Although his fellow-dons never liked her, Lewis slowly fell under her spell and when, a year later, she returned to Oxford after a divorce, he became her close friend and to give her residential qualifications to stay in England, went through a technical marriage with her.

William Niholson's dialogue perfectly captures their drab marriage ceremony in a registrar's office, followed by Lewis's embarassed retreat from any sexual obligations, even Jane Lapotaire's engaging looks as Joy could not seriously undermine his dedicated bachelorhood.

But when cancer hospitalises her, Lewis realises the depth of his need for her.

The only answer he has to God's cruelty to lovers and children is that we need suffering to prepare us for another world because we are only shadows in this one. But will we suffer, too, in the next world and will pain be our lot for eternity? The secret remains locked.

Nigel Hawthorne's depiction of the growing dependence of Lewis upon Joy, his overflowing happiness at discovering love for the first time and his agonising despair at losing it, is unbearably moving: It is a performance that threads nuances between great joy and utter misery.

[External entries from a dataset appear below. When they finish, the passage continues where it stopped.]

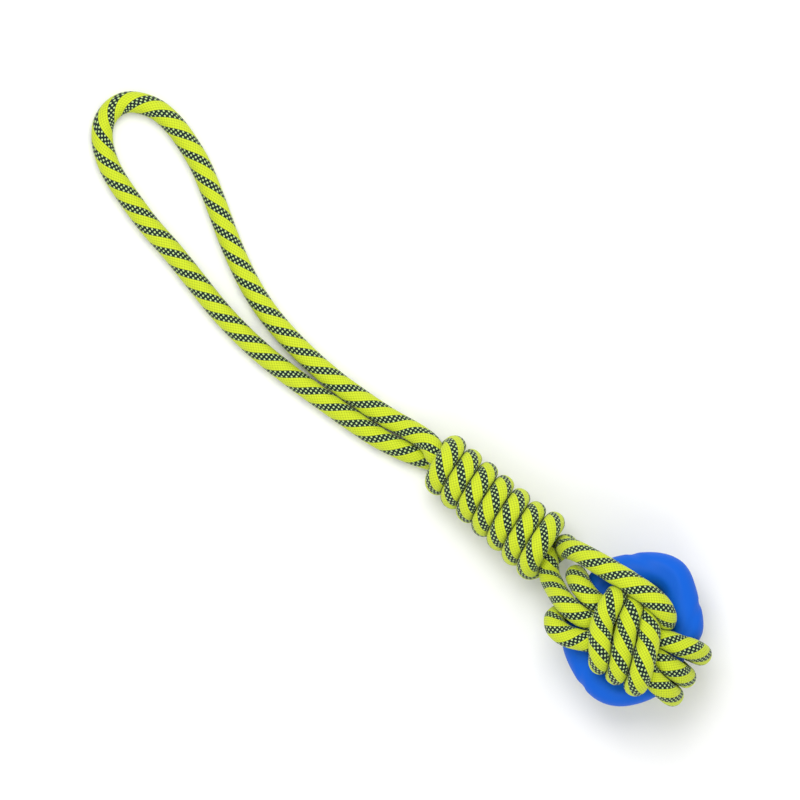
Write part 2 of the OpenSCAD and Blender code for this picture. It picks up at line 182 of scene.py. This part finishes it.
def in_grip(x, y, z, d):
    """A route point measured along the grip's axis from its mouth, moved to its place."""
    a, b = math.radians(WRAP_RISE), math.radians(WRAP_YAW)
    x, z = x * math.cos(a) - z * math.sin(a), x * math.sin(a) + z * math.cos(a)
    x, y = x * math.cos(b) - y * math.sin(b), x * math.sin(b) + y * math.cos(b)
    return (MOUTH_AT[0] + x, MOUTH_AT[1] + y, MOUTH_AT[2] + z, d)


def coil_route(steps=8):
    """The turns of the wrapped grip. They loosen towards the neck, and the last one stands out."""
    route = []
    for i in range(round(WRAP_TURNS * steps) + 1):
        n = FIRST_TURN + i / steps
        left = FIRST_TURN + WRAP_TURNS - n
        r = (CORE_D / 2 + COIL_D / 2 + GAP + LOOSENING * max(0, n - 1)
             + STAND_OUT * math.exp(-((left - 1) / STAND_OUT_OVER) ** 2)
             - DRAW_IN * max(0, QUARTER - left))
        x = n * WRAP_PITCH + RUN_OUT * max(0, HALF - left)
        route.append(in_grip(x, r * math.cos(math.tau * n), r * math.sin(math.tau * n), COIL_D))
    return route


def core_route(steps=6):
    """The strand that runs straight through the grip, and leaves it half a turn early."""
    start, end = FIRST_TURN * WRAP_PITCH, (FIRST_TURN + WRAP_TURNS - HALF) * WRAP_PITCH
    return [in_grip(start + (end - start) * i / steps, 0, 0, CORE_D) for i in range(steps + 1)]


# The whole rope from the lashing's end to the crossing's end, as stretches in order
STRETCHES = [
    ("lash", placed(LASH_TURNS)[::-1]),
    ("neck_upper", placed(NECK_UPPER)[::-1]),
    ("coil", coil_route()[::-1]),
    ("mouth_lower", flat(MOUTH_LOWER)[::-1]),
    ("loop", flat(LEG_LOWER + FOLD_LOWER + ROOT_LOWER)[::-1] + flat(
        [LOOP_START] + BIGHT + LEG_UPPER + FOLD_UPPER) + ROOT_UPPER),
    ("mouth_upper", MOUTH_UPPER),
    ("core", core_route()),
    ("neck_lower", placed(NECK_LOWER)),
    ("cross", placed(CROSS_TURNS)),
]


# ---- the rope's surface ----

STEP = 0.9              # distance between rings of the mesh along the rope, mm
AROUND = 40             # vertices round each ring
NEAR = 18.0             # rope this close along its own length doesn't press on itself, mm
TOUCH = 0.4             # strands with less than this between them press on each other, mm
SKIN = 0.04             # half of what is left between two strands that press on each other, mm
CLEAR = 0.05            # what is left between the rope and the floor or the ring, mm
LEAN = 0.05             # a neighbour isn't felt on a side that leans towards it by less
FREE = 99.0             # the radius to which a side may go that nothing presses on, mm
FLAT_POWER = 9.0        # how sharply a strand turns from round to flat
MOST_SPREAD = 1.13      # how many times as wide a strand gets at most where it is pressed
RING_REACH = 1.1        # how many times its radius a strand looks out for the ring
HALVINGS = 12           # how often the way to the ring is halved to find where it starts
END_ROUND = 2.4         # length over which an end of the rope rounds off, mm
END_TIP = 0.02          # how small the last ring gets, as the square of its share
MOST_TURNING = 0.6      # how much of the braid's run a tight turn adds at most
ANY_SIDE = (0.3, 0.2, 1.0)      # a direction across the rope's first end
# The soft rope's diameter is so many times that of the solid, and stays between these, mm
SOFTER, THINNEST, THICKEST = 1.27, 9.3, 10.6
# How much wider a strand gets where it lies flattened among others, mm
WIDENED = {"coil": 0.6, "lash": 0.8, "cross": 0.3}
# How far the braid is drawn out along a stretch that is pulled taut
DRAWN_OUT = {"neck_upper": 1.15}
# The stretches that aren't tied tight
LOOSE = {"mouth_lower": 0.0, "loop": 0.0, "mouth_upper": 0.0}
# Over how many rings each of the rope's values is evened out
EVENED = {"line": 3, "width": 12, "turning": 6, "tied": 12, "drawn": 8, "spread": 4, "section": 2}


def spline_samples(points, per=24):
    """Points along the same smooth curve as the frame's, with their route position."""
    p = np.array(points, float)
    q = np.vstack([2 * p[0] - p[1], p, 2 * p[-1] - p[-2]])
    u = np.arange(per)[:, None] / per
    out = []
    for i in range(len(p) - 1):
        a, b, c, d = q[i:i + 4]
        out.append(0.5 * (2 * b + (c - a) * u + (2 * a - 5 * b + 4 * c - d) * u ** 2
                          + (3 * b - a - 3 * c + d) * u ** 3))
    out.append(p[-1:])
    where = np.append(np.repeat(np.arange(len(p) - 1), per) + np.tile(u[:, 0], len(p) - 1),
                      len(p) - 1)
    return np.vstack(out), where


def smoothed(values, width):
    """A running average along the first axis, with the ends kept."""
    n = int(width)
    kernel = np.hanning(2 * n + 3)[1:-1]
    kernel /= kernel.sum()
    padded = np.concatenate([np.repeat(values[:1], n, 0), values, np.repeat(values[-1:], n, 0)])
    flatter = padded.reshape(len(padded), -1)
    done = np.stack([np.convolve(flatter[:, k], kernel, "valid")
                     for k in range(flatter.shape[1])], 1)
    return done.reshape(values.shape)


def shown_diameter(d):
    """The soft rope's own diameter where the frame's solid, which can't be squashed, has d."""
    return np.clip(d * SOFTER, THINNEST, THICKEST)


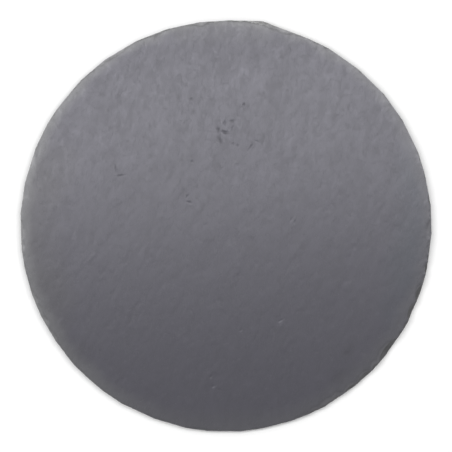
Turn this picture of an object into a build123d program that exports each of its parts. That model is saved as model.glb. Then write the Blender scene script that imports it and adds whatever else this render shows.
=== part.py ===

Jane Lapotaire has the assertive bounce of an American intellectual determined not to be over-awed by the condescension of Oxford academics. When she has to cope with her excrutitating agony and her conviction that we exist only in a shadowland, she makes us cry at the wonder of our own mortality.

Always in danger of topling over into sentimental bathos, Nicholson's blend of high table intellectual ricalry and Elijah Moshinsky's sensitive direction gives the subject a gravitas that lifts it avove just a spiritual weepie.